### Data shown
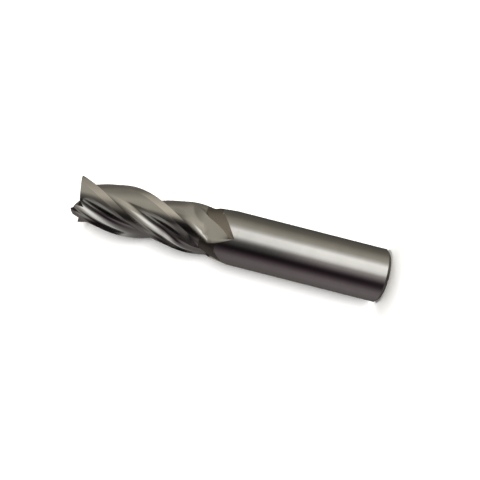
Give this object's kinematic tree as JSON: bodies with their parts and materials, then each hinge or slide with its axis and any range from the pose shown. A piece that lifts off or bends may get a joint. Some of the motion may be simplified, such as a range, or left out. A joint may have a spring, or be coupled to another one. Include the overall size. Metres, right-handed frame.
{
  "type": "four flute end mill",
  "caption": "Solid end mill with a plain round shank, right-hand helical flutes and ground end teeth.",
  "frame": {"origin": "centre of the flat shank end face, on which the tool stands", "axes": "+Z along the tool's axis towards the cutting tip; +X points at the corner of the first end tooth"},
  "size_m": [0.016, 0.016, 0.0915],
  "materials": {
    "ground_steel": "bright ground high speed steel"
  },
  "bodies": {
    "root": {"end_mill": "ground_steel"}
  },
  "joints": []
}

### Task requirements
Reproduce the data, keeping every line exactly the same.

### Answer in full
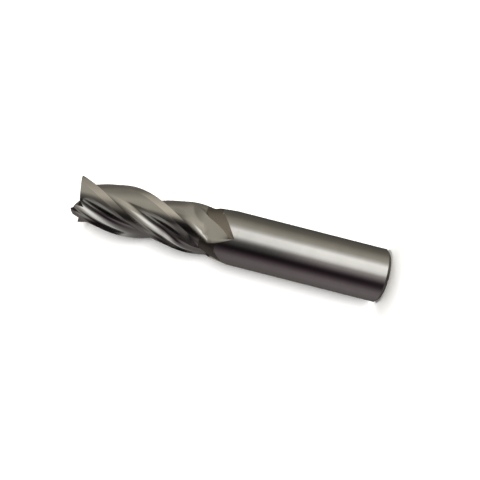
Give this object's kinematic tree as JSON: bodies with their parts and materials, then each hinge or slide with its axis and any range from the pose shown. A piece that lifts off or bends may get a joint. Some of the motion may be simplified, such as a range, or left out. A joint may have a spring, or be coupled to another one. Include the overall size. Metres, right-handed frame.
{
  "type": "four flute end mill",
  "caption": "Solid end mill with a plain round shank, right-hand helical flutes and ground end teeth.",
  "frame": {"origin": "centre of the flat shank end face, on which the tool stands", "axes": "+Z along the tool's axis towards the cutting tip; +X points at the corner of the first end tooth"},
  "size_m": [0.016, 0.016, 0.0915],
  "materials": {
    "ground_steel": "bright ground high speed steel"
  },
  "bodies": {
    "root": {"end_mill": "ground_steel"}
  },
  "joints": []
}